>> Begin DATA TO USE
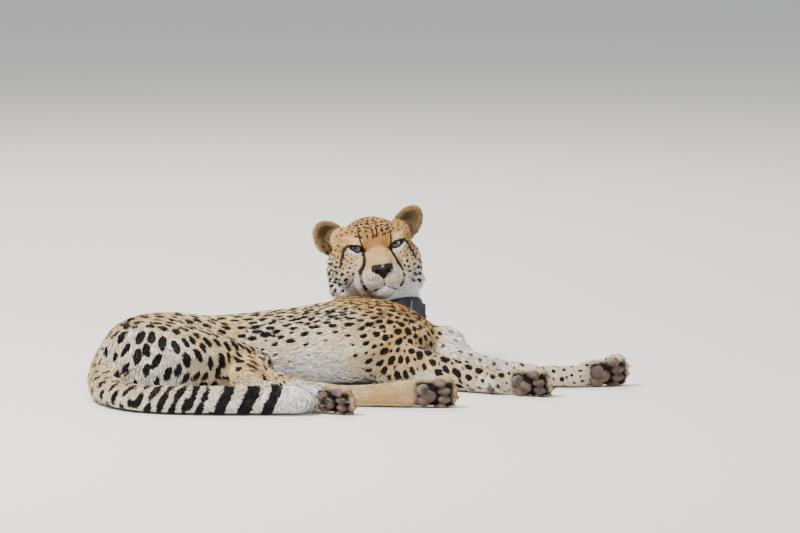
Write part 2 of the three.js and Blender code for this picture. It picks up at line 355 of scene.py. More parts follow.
co = points_of(skin)
broad = np.ones(len(co))
for centre, reach in THIN:
    d = np.linalg.norm(co - at(centre), axis=1) / (reach * MM)
    broad = np.minimum(broad, np.clip((d - 0.8) / 0.6, 0.06, 1))
weigh(skin, "broad", broad)
modify(skin, "SMOOTH", factor=0.5, iterations=28, vertex_group="broad")
modify(skin, "DISPLACE", strength=-COAT_DEPTH, mid_level=0)
keep_above_floor(skin, 0.0012)
print("body skin", [[round(v, 3) for v in c] for c in (points_of(skin).min(0), points_of(skin).max(0))])

# %% [markdown]
# A cheetah's head is small and round, with a short deep muzzle, high round ears and a ruff of fur down
# each cheek. It is pressed together from balls of clay, each named for what lies under the skin there:
# pairs are made once for each side. A finer remesh keeps the lids and lips.

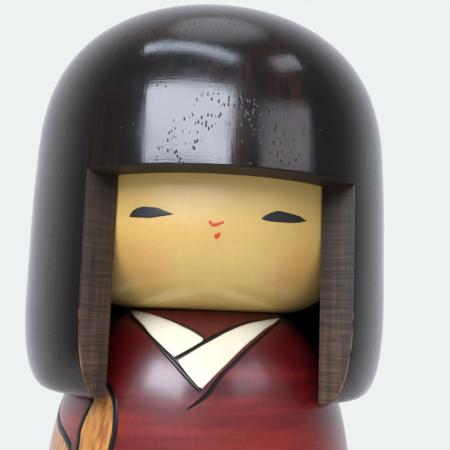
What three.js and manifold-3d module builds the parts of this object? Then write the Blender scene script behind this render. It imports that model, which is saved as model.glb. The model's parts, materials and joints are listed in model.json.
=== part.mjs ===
// Kokeshi doll: a turned wooden doll whose bobbed hair is a hollow cap fitted over the head.
//
// Four turned pieces share one vertical axis. The body is a block with a domed shoulder and a
// flat foot. The neck peg is a dowel glued in the body's top. The head is a barrel with a blind
// bore, and it turns on the peg. The hair cap is a deep bell glued over the head, with a window
// sawn out of its front, so that a fringe stays above the face and a lock on each side of it.
//
// Units are millimetres, +Z is up, and the face looks along -Y. The origin is the centre of the
// foot. Heights that end in "AboveLip" start at the cap's lower edge.

import * as THREE from 'three';
import { mergeVertices } from 'three/addons/utils/BufferGeometryUtils.js';
import Module from 'manifold-3d';

// Body
const lipHeight = 90;               // the cap's lower edge above the foot
const bodyRadius = 37.6;            // at the belly, the widest place
const bellyBelowLip = 30;
const footRadius = 32.5;
const footRounding = 2.5;
const shoulderApexRise = 4.5;       // how far the shoulder's curve would go on above the seat
const shoulderRoundness = 2.5;      // exponent of the shoulder's curve, 2 is an ellipse

// Head
const headBottomAboveLip = 19.8;
const headEdgeRounding = 19;

// Hair cap
const skirtClearance = 3.3;         // between the shoulder and the bore, level with the lip
const capWall = 7.8;
const shoulderAboveLip = 59;        // where the crown's dome starts
const domeHeight = 37.4;
const domeRoundness = 2.29;
const shoulderNarrowing = 0.6;      // the cap is this much slimmer where its dome starts
const widestAboveLip = 51.6;
const lipRoundingHeight = 24.9;
const lipRoundness = 2.66;
const crownWall = 17;
const hollowDomeDrop = 8;           // the hollow's dome starts this far under the outer one's
const hollowRoundness = 2.2;

// Face window
const fringeAboveLip = 48.4;
const windowHalfAngle = 38.1;       // degrees from the middle of the face to the bore's edge
const cutFaceTurn = 36.8;           // degrees between a sawn face and the plane of the face

// Neck peg
const pegRadius = 6;
const pegInBody = 24;
const pegInHead = 22;
const pegChamfer = 1;

// Fits
const glueGap = 0.35;               // between glued faces
const pegGap = 0.35;                // around the peg
const seatGap = 0.3;                // between the head's underside and the body's seat
const boreEndGap = 1;               // at either end of the peg

// Facets
const turnSegments = 48;
const pegSegments = 24;
const curveSteps = 12;

// Sizes that follow from the ones above
const bodyTop = lipHeight + headBottomAboveLip - seatGap;
const bellyHeight = lipHeight - bellyBelowLip;
const shoulderApex = bodyTop + shoulderApexRise;
const boreRadius = shoulderRadiusAt(lipHeight) + skirtClearance;
const headRadius = boreRadius - glueGap;
const headBottom = lipHeight + headBottomAboveLip;
const capRadius = boreRadius + capWall;
const capShoulder = lipHeight + shoulderAboveLip;
const capTop = capShoulder + domeHeight;
const hollowShoulder = capShoulder - hollowDomeDrop;
const hollowTop = capTop - crownWall;
const pegBoreRadius = pegRadius + pegGap;

const wasm = await Module();
wasm.setup();

// The shoulder is a quarter of a superellipse between the belly and a virtual apex.
function shoulderRadiusAt(z) {
  const rise = (z - bellyHeight) / (shoulderApex - bellyHeight);
  return bodyRadius * Math.pow(1 - Math.pow(rise, shoulderRoundness), 1 / shoulderRoundness);
}

// One quarter of a superellipse, from its foot (radius, base) to its crown (inner, base + rise).
function quarterArc(inner, radius, base, rise, roundness, steps) {
  const points = [];
  for (let i = 0; i <= steps; i += 1) {
    const angle = (i / steps) * Math.PI / 2;
    const out = Math.pow(Math.cos(angle), 2 / roundness);
    const up = Math.pow(Math.sin(angle), 2 / roundness);
    points.push([inner + (radius - inner) * (i === steps ? 0 : out), base + rise * up]);
  }
  return points;
}

// A solid of revolution about +Z from a profile of [radius, height] points.
function turned(profile, segments) {
  const points = profile.map(([radius, height]) => new THREE.Vector2(radius, height));
  const geometry = new THREE.LatheGeometry(points, segments);
  return geometry.rotateX(Math.PI / 2);
}

// A prism along +Z from an outline of [x, y] points.
function prism(outline, bottom, height) {
  const shape = new THREE.Shape(outline.map(([x, y]) => new THREE.Vector2(x, y)));
  const geometry = new THREE.ExtrudeGeometry(shape, { depth: height, bevelEnabled: false });
  return geometry.translate(0, 0, bottom);
}

function toManifold(geometry) {
  const bare = geometry.clone();
  bare.deleteAttribute('normal');
  bare.deleteAttribute('uv');
  const merged = mergeVertices(bare, 1e-4);
  const vertProperties = new Float32Array(merged.attributes.position.array);
  const triVerts = new Uint32Array(merged.index.array);
  return new wasm.Manifold(new wasm.Mesh({ numProp: 3, vertProperties, triVerts }));
}

function toGeometry(solid) {
  const mesh = solid.getMesh();
  const geometry = new THREE.BufferGeometry();
  geometry.setAttribute('position', new THREE.BufferAttribute(mesh.vertProperties, 3));
  geometry.setIndex(new THREE.BufferAttribute(mesh.triVerts, 1));
  geometry.computeVertexNormals();
  return geometry;
}

function piece(name, geometry, color, roughness) {
  const material = new THREE.MeshStandardMaterial({ color, roughness, metalness: 0 });
  const mesh = new THREE.Mesh(geometry, material);
  mesh.name = name;
  return mesh;
}

// The body: foot, tapered lower half, domed shoulder and a flat seat with the peg's socket.
function makeBody() {
  const socketFloor = bodyTop - pegInBody - boreEndGap;
  const profile = [[0, 0]];
  for (let i = 0; i <= 3; i += 1) {
    const angle = (i / 3) * Math.PI / 2;
    const radius = footRadius - footRounding * (1 - Math.sin(angle));
    profile.push([radius, footRounding * (1 - Math.cos(angle))]);
  }
  const taperSteps = 8;
  for (let i = 1; i <= taperSteps; i += 1) {
    const rise = i / taperSteps;
    const radius = bodyRadius - (bodyRadius - footRadius) * (1 - rise) ** 2;
    profile.push([radius, footRounding + (bellyHeight - footRounding) * rise]);
  }
  const shoulderSteps = 16;
  for (let i = 1; i <= shoulderSteps; i += 1) {
    const rise = Math.sin((i / shoulderSteps) * Math.PI / 2);
    const z = bellyHeight + (bodyTop - bellyHeight) * rise;
    profile.push([shoulderRadiusAt(z), z]);
  }
  profile.push([pegBoreRadius, bodyTop], [pegBoreRadius, socketFloor], [0, socketFloor]);
  return piece('body', turned(profile, turnSegments), 0x8e2628, 0.3);
}

// The peg: a chamfered dowel, half in the body and half in the head.
function makeNeckPeg() {
  const bottom = bodyTop - pegInBody;
  const top = headBottom + pegInHead;
  const profile = [
    [0, bottom],
    [pegRadius - pegChamfer, bottom],
    [pegRadius, bottom + pegChamfer],
    [pegRadius, top - pegChamfer],
    [pegRadius - pegChamfer, top],
    [0, top],
  ];
  return piece('neck_peg', turned(profile, pegSegments), 0xd9bd8c, 0.6);
}

// The head: a barrel with a rounded chin edge, a domed top and the peg's blind bore.
function makeHead() {
  const boreEnd = headBottom + pegInHead + boreEndGap;
  const profile = [[0, boreEnd], [pegBoreRadius, boreEnd], [pegBoreRadius, headBottom]];
  const edgeSteps = 9;
  for (let i = 0; i <= edgeSteps; i += 1) {
    const angle = (i / edgeSteps) * Math.PI / 2;
    const radius = headRadius - headEdgeRounding * (1 - Math.sin(angle));
    profile.push([radius, headBottom + headEdgeRounding * (1 - Math.cos(angle))]);
  }
  const topRise = hollowTop - hollowShoulder - glueGap;
  profile.push(...quarterArc(0, headRadius, hollowShoulder, topRise, hollowRoundness, curveSteps));
  return piece('head', turned(profile, turnSegments), 0xe3c27f, 0.35);
}

// The cap's outer and inner walls as one closed profile, from the crown's inside to its outside.
function capProfile() {
  const hollowRise = hollowTop - hollowShoulder;
  const hollow = quarterArc(0, boreRadius, hollowShoulder, hollowRise, hollowRoundness, curveSteps);
  const profile = hollow.reverse();
  profile.push([boreRadius, lipHeight]);
  const lipSteps = 8;
  for (let i = 1; i <= lipSteps; i += 1) {
    const angle = (i / lipSteps) * Math.PI / 2;
    const out = Math.pow(Math.sin(angle), 2 / lipRoundness);
    const down = Math.pow(Math.cos(angle), 2 / lipRoundness);
    const height = lipHeight + lipRoundingHeight * (1 - (i === lipSteps ? 0 : down));
    profile.push([boreRadius + capWall * out, height]);
  }
  profile.push([capRadius, lipHeight + widestAboveLip]);
  const domeRadius = capRadius - shoulderNarrowing;
  profile.push(...quarterArc(0, domeRadius, capShoulder, domeHeight, domeRoundness, curveSteps + 4));
  return profile;
}

// What the saw takes out for the face: a prism from below the lip up to the fringe.
function windowCutter() {
  const edgeAngle = THREE.MathUtils.degToRad(windowHalfAngle);
  const turn = THREE.MathUtils.degToRad(cutFaceTurn);
  const edge = [boreRadius * Math.sin(edgeAngle), -boreRadius * Math.cos(edgeAngle)];
  const reach = 2.5 * capWall;
  const inset = capWall / 2;
  const inner = [edge[0] - inset * Math.cos(turn), edge[1] + inset * Math.sin(turn)];
  const outer = [edge[0] + reach * Math.cos(turn), edge[1] - reach * Math.sin(turn)];
  const front = -(capRadius + reach);
  const right = [inner, outer, [outer[0], front]];
  const left = right.map(([x, y]) => [-x, y]).reverse();
  const below = capWall;
  return prism([...right, ...left], lipHeight - below, fringeAboveLip + below);
}

function makeHairCap() {
  const bell = toManifold(turned(capProfile(), turnSegments));
  const cut = bell.subtract(toManifold(windowCutter()));
  return piece('hair_cap', toGeometry(cut), 0x1c1210, 0.2);
}

const doll = new THREE.Group();
doll.add(makeBody());
doll.add(makeNeckPeg());
const turningHead = new THREE.Group();
turningHead.add(makeHead());
turningHead.add(makeHairCap());
doll.add(turningHead);

export default doll;
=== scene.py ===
# %% [markdown]
# # A kokeshi doll, turned, carved and lacquered
#
# A creative kokeshi is lathe work. The body and the head are dogwood, which is pale and has
# hardly any figure, and the bobbed hair is a hollow cap of open-grained zelkova, stained nearly
# black and lacquered. The collar is cut with a gouge and inked, and the face is a few strokes of
# a brush. This lesson turns each piece by spinning its profile, saws and carves it with booleans,
# lays the paint on as thin films, and builds each finish from what the real one is.

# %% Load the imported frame
import json
import math

import bmesh
import bpy
from mathutils import Matrix, Vector

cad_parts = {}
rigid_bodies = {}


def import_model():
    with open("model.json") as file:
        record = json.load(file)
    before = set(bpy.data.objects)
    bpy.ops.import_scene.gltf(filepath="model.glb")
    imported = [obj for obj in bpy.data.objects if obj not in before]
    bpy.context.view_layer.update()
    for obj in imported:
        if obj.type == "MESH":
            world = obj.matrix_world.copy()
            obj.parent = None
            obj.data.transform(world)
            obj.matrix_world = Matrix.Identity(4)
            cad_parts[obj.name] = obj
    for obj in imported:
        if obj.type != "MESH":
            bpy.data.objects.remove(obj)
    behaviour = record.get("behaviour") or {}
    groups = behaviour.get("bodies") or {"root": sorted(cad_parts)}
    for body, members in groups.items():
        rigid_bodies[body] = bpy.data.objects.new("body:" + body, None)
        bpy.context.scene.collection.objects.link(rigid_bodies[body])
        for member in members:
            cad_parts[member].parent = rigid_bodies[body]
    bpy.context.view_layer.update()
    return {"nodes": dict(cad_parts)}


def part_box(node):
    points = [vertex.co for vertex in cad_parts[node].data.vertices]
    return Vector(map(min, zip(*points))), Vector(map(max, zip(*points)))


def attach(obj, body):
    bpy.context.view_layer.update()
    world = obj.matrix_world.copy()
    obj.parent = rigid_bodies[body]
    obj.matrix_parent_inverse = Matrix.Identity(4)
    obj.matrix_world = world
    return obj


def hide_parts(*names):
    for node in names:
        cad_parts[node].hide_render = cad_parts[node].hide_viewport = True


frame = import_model()
MM = 0.001
body_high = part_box("body")[1]
head_low, head_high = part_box("head")
cap_low, cap_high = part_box("hair_cap")
lip = cap_low.z
print("frame:", sorted(frame["nodes"]), "lip at", round(lip / MM, 2), "mm")

# %% [markdown]
# ## The camera and the light
#
# The doll is looked at from close by, a little to its left and slightly from below, so the nearest
# surfaces swell and the lens matters as much as the direction. The place is given round the
# doll's axis, as a turn, a distance and a height, and then the camera is aimed with small turns.

# %% Place the camera
FILM_WIDTH = 36.0
LENS = 58.6
camera_azimuth = math.radians(-4.9)
camera_distance = 190.6 * MM
camera_above_lip = 16.8 * MM
camera_pitch = math.radians(7.67)
camera_pan = math.radians(1.27)
camera_roll = math.radians(2.11)

camera_data = bpy.data.cameras.new("camera")
camera_data.lens = LENS
camera_data.sensor_width = FILM_WIDTH
camera_data.clip_start = 0.01
camera = bpy.data.objects.new("camera", camera_data)
bpy.context.scene.collection.objects.link(camera)
bpy.context.scene.camera = camera
camera_place = Vector((
    camera_distance * math.sin(camera_azimuth),
    -camera_distance * math.cos(camera_azimuth),
    lip + camera_above_lip,
))
level = Matrix.Rotation(camera_azimuth - camera_pan, 4, "Z")
upright = Matrix.Rotation(math.radians(90) + camera_pitch, 4, "X")
camera.matrix_world = (
    Matrix.Translation(camera_place) @ level @ upright @ Matrix.Rotation(camera_roll, 4, "Z")
)
print("camera:", [round(c / MM, 1) for c in camera_place], "mm, lens", LENS)


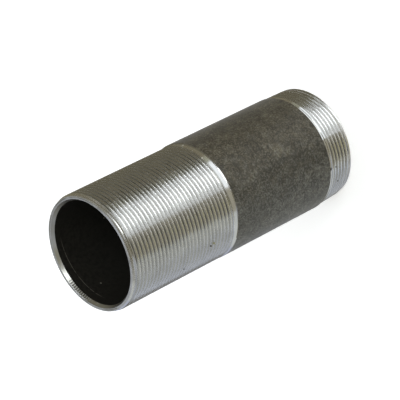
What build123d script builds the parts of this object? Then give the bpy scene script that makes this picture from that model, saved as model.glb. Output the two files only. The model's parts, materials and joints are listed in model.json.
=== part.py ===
from build123d import *
import os

# Long thread nipple for 2 inch (DN 50) steel pipe: one turned length of pipe with a long parallel
# thread on one end and a short taper thread on the other, so that it can be backed out of a
# coupling. It stands on its short end: Z is the pipe's axis, z = 0 lies on the short end's face,
# and the long thread is at the top. Sizes are in millimetres. Each thread is the blank over its
# crests: a plain cylinder for the parallel one, and a cone for the taper one.

# Pipe
length = 150.0
pipe_diameter = 60.3
wall = 3.6

# How far a thread's crests lie under the pipe's skin, which leaves 59.614 over a 2 inch thread
thread_step = 0.343

# Long parallel thread, with the smooth ring where the die washed out
long_thread = 65.0
run_out = 3.3
lead_length = 2.2
lead_width = 0.8

# Short taper thread: its gauge plane, where it has the full diameter, is next to the pipe's skin
short_thread = 15.9
taper = 1 / 16
tip_length = 0.4
tip_width = 0.2

# Bevel reamed inside both ends: its depth along the bore, and its width across the end face
bevel_depth = 1.6
bevel_width = 1.1

# Radii and heights that follow from the sizes above. The shoulders slope at 45 degrees, so each is
# as long as the step is high.
pipe_radius = pipe_diameter / 2
bore_radius = pipe_radius - wall
thread_radius = pipe_radius - thread_step
bevel_radius = bore_radius + bevel_width
long_shoulder = length - long_thread - run_out


def short_radius(height):
    """Radius over the short thread's crests, at a height above the short end."""
    return thread_radius - (short_thread - height) * taper / 2


# The wall's section on the X side of the axis, turned once round Z
with BuildPart() as pipe_nipple:
    with BuildSketch(Plane.XZ) as section:
        with BuildLine() as outline:
            outside = Polyline(
                (bevel_radius, 0),
                (short_radius(0) - tip_width, 0),
                (short_radius(tip_length), tip_length),
                (thread_radius, short_thread),
                (pipe_radius, short_thread + thread_step),
                (pipe_radius, long_shoulder - thread_step),
                (thread_radius, long_shoulder),
                (thread_radius, length - lead_length),
                (thread_radius - lead_width, length),
                (bevel_radius, length),
            )
            inside = Polyline(
                outside @ 1,
                (bore_radius, length - bevel_depth),
                (bore_radius, bevel_depth),
                outside @ 0,
            )
        make_face()
    revolve(axis=Axis.Z)

pipe_nipple.part.label = "pipe_nipple"

os.makedirs("parts", exist_ok=True)
export_step(pipe_nipple.part, "parts/pipe_nipple.step")
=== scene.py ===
"""Long thread nipple: one turned length of steel pipe, with both of its threads cut as real helical
grooves, its bright machined ends, the dark mill scale between them, and the studio it stands in."""

import json
import math

import bpy
from bpy.props import FloatProperty, FloatVectorProperty, IntProperty, PointerProperty
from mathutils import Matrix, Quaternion, Vector


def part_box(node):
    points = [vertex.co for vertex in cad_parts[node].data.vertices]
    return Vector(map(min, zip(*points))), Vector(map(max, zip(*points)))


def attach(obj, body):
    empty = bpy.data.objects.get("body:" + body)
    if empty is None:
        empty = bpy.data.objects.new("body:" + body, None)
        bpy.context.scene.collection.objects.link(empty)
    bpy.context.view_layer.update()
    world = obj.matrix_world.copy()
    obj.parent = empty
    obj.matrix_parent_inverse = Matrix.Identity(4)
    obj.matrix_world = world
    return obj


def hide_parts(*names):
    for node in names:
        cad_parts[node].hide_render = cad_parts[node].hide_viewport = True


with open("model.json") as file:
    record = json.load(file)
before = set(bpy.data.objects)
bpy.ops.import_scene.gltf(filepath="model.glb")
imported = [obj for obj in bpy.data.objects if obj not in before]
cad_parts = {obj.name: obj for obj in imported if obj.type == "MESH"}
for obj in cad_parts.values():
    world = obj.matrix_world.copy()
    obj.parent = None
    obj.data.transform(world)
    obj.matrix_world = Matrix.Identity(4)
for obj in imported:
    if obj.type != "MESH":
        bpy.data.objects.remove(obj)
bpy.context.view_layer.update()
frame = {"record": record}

bl_info = {
    "name": "Long Thread Nipple",
    "version": (1, 0, 0),
    "blender": (4, 5, 0),
    "location": "View3D > Sidebar > Nipple",
    "description": "Turns a pipe nipple, cuts its long and short threads, and finishes and lights it",
    "category": "Add Mesh",
}

MM = 0.001
INCH = 25.4 * MM
NODE = "pipe_nipple"
PIECE = "nipple"


def mount_radius(name):
    """The radius, in metres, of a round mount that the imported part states."""
    stated = next(m for m in frame["record"]["mounts"] if m["name"] == name)
    return stated["dims"]["r_mm"] * MM


def pipe_size():
    """The pipe's radius and length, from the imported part's box."""
    low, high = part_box(NODE)
    across = min(high.x - low.x, high.y - low.y)
    return across / 2, high.z - low.z


PIPE_RADIUS, PIPE_LENGTH = pipe_size()
BORE_RADIUS = mount_radius("bore")
THREAD_RADIUS = mount_radius("long_thread")


# Sizes, finishes and studio settings that a user would change


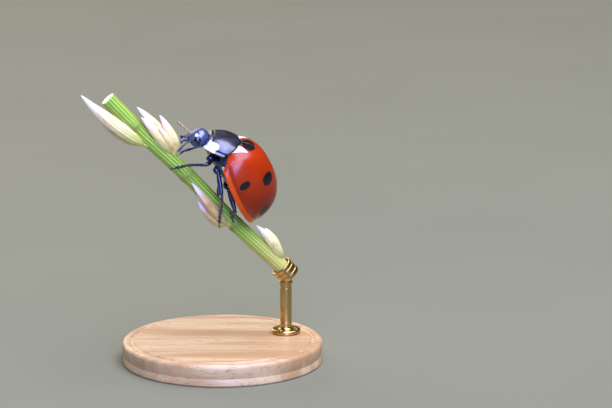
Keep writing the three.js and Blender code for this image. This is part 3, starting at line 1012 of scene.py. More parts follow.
>> End DATA TO USE
THE TASK:
Exactly as written, quote the lines from the one that has "What build123d script" down to the one that has "bevel_width = 1.1", and include both.

SOLUTION TO THIS TASK:
What build123d script builds the parts of this object? Then give the bpy scene script that makes this picture from that model, saved as model.glb. Output the two files only. The model's parts, materials and joints are listed in model.json.
=== part.py ===
from build123d import *
import os

# Long thread nipple for 2 inch (DN 50) steel pipe: one turned length of pipe with a long parallel
# thread on one end and a short taper thread on the other, so that it can be backed out of a
# coupling. It stands on its short end: Z is the pipe's axis, z = 0 lies on the short end's face,
# and the long thread is at the top. Sizes are in millimetres. Each thread is the blank over its
# crests: a plain cylinder for the parallel one, and a cone for the taper one.

# Pipe
length = 150.0
pipe_diameter = 60.3
wall = 3.6

# How far a thread's crests lie under the pipe's skin, which leaves 59.614 over a 2 inch thread
thread_step = 0.343

# Long parallel thread, with the smooth ring where the die washed out
long_thread = 65.0
run_out = 3.3
lead_length = 2.2
lead_width = 0.8

# Short taper thread: its gauge plane, where it has the full diameter, is next to the pipe's skin
short_thread = 15.9
taper = 1 / 16
tip_length = 0.4
tip_width = 0.2

# Bevel reamed inside both ends: its depth along the bore, and its width across the end face
bevel_depth = 1.6
bevel_width = 1.1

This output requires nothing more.